**GIVEN EXERCISE:** Everything from the first line of the records to the line containing "on with bows.", inclusive, is to be extracted exactly, and nothing more.

**MATERIAL SHOWN:**
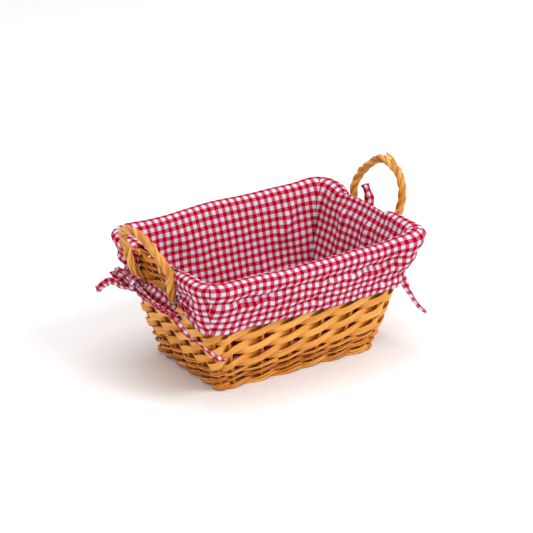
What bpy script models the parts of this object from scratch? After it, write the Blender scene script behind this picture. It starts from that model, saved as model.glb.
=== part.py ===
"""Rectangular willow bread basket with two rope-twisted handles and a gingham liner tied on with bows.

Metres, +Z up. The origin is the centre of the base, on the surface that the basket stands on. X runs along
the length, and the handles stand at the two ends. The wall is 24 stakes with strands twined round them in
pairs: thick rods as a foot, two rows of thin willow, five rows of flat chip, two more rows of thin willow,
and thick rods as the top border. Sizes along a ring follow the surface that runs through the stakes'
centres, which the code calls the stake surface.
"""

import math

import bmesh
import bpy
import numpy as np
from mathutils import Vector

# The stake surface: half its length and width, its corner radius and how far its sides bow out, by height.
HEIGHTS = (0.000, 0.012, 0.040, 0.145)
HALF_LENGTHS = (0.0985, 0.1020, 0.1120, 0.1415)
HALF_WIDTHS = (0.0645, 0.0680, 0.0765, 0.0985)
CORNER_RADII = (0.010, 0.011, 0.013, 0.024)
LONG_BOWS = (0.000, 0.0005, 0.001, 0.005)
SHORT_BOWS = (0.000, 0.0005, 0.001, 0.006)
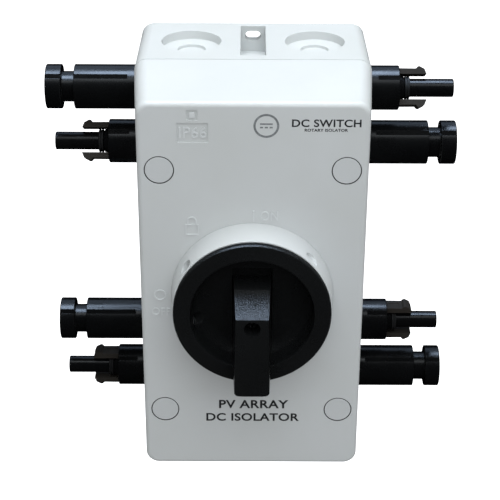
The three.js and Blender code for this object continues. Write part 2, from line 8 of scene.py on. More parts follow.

**RESPONSE BELOW:**
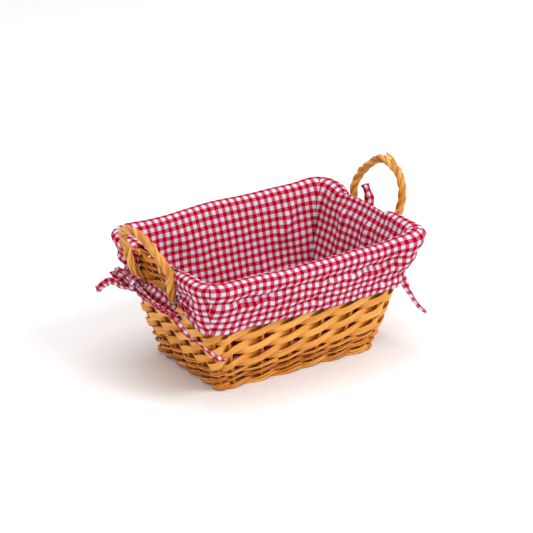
What bpy script models the parts of this object from scratch? After it, write the Blender scene script behind this picture. It starts from that model, saved as model.glb.
=== part.py ===
"""Rectangular willow bread basket with two rope-twisted handles and a gingham liner tied on with bows.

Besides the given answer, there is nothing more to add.